Andrei Svechnikov B-
The time for giving out high marks based on potential is before the NHL draft and while players are developing at lower levels. I am not grading Svechnikov on potential but rather on actual performance through 41 games, and in that regard he gets a modest grade as might be reasonably expected from and 18-year old. Svechnikov did not take the fast track to being an elite NHL scoring forward like Canes fans had hoped, but at the same time he has not looked to be in over his head playing against NHL competition. His 38-point pace is higher-end depth scoring but not more, and as might be expected of an 18-year old rookie, he has his moments where he lapses in judgment and/or intensity level. His 18 minor penalties are also tops on the team. So graded as a top 6ish forward, Svechnikov’s first half season was more learning and developing than excelling.
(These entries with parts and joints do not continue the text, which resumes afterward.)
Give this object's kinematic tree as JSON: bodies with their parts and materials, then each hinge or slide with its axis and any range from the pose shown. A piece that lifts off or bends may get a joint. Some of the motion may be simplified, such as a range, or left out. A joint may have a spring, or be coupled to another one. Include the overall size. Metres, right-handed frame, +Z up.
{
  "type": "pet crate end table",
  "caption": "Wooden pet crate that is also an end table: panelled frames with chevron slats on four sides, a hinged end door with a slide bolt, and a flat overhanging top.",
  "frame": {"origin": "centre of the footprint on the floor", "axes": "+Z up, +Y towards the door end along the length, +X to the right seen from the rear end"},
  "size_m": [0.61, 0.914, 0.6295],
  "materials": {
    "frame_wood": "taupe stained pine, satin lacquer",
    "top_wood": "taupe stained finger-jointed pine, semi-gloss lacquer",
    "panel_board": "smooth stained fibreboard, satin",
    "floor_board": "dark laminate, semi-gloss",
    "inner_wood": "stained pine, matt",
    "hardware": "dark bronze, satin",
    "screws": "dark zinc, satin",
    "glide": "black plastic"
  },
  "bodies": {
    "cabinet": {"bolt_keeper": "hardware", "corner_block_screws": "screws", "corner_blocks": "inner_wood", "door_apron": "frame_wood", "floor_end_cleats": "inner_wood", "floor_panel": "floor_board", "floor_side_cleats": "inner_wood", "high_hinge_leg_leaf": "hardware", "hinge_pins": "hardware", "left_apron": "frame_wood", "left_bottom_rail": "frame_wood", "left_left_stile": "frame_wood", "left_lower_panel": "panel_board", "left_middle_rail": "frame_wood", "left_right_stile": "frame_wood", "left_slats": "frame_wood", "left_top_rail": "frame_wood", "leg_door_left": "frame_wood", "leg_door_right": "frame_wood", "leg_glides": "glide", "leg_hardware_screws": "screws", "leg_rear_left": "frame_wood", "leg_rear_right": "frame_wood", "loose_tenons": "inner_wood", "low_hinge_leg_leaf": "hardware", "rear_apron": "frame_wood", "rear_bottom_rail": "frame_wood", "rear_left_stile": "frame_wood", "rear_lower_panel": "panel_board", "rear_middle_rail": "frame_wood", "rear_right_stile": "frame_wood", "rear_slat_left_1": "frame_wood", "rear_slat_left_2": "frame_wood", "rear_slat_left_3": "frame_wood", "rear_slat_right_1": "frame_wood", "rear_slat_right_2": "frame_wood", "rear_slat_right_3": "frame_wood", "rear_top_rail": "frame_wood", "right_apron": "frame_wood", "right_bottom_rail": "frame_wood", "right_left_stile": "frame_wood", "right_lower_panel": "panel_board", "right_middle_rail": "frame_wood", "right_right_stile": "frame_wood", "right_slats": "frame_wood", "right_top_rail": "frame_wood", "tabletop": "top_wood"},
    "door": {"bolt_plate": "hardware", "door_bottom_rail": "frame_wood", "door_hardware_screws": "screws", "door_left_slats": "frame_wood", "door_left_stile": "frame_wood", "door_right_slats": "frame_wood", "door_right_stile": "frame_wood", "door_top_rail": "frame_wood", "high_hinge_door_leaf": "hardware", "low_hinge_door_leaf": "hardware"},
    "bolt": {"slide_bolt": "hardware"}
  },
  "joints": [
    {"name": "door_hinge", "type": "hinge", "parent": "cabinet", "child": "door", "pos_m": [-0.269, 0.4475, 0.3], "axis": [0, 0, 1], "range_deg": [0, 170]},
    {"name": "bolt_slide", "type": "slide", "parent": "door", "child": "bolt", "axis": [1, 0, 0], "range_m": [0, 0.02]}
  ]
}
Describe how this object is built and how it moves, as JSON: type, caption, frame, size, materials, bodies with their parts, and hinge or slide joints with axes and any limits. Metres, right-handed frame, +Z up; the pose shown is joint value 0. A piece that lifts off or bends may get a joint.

But despite his ups and downs, Svechnikov has shown enough flashes that the incredibly high upside that made him the first forward taken in the 2018 NHL Draft is still intact, and the bigger question for Svechnikov’s rookie season is not his first half grade but rather what his second half grade is now that he has had time to acclimate.
What say you Canes fans?
Do you agree or disagree with my grades for Aho, Teravainen, Ferland, Staal, Williams and Svechnikov? How would you assess each’s first half of the 2018-19 season?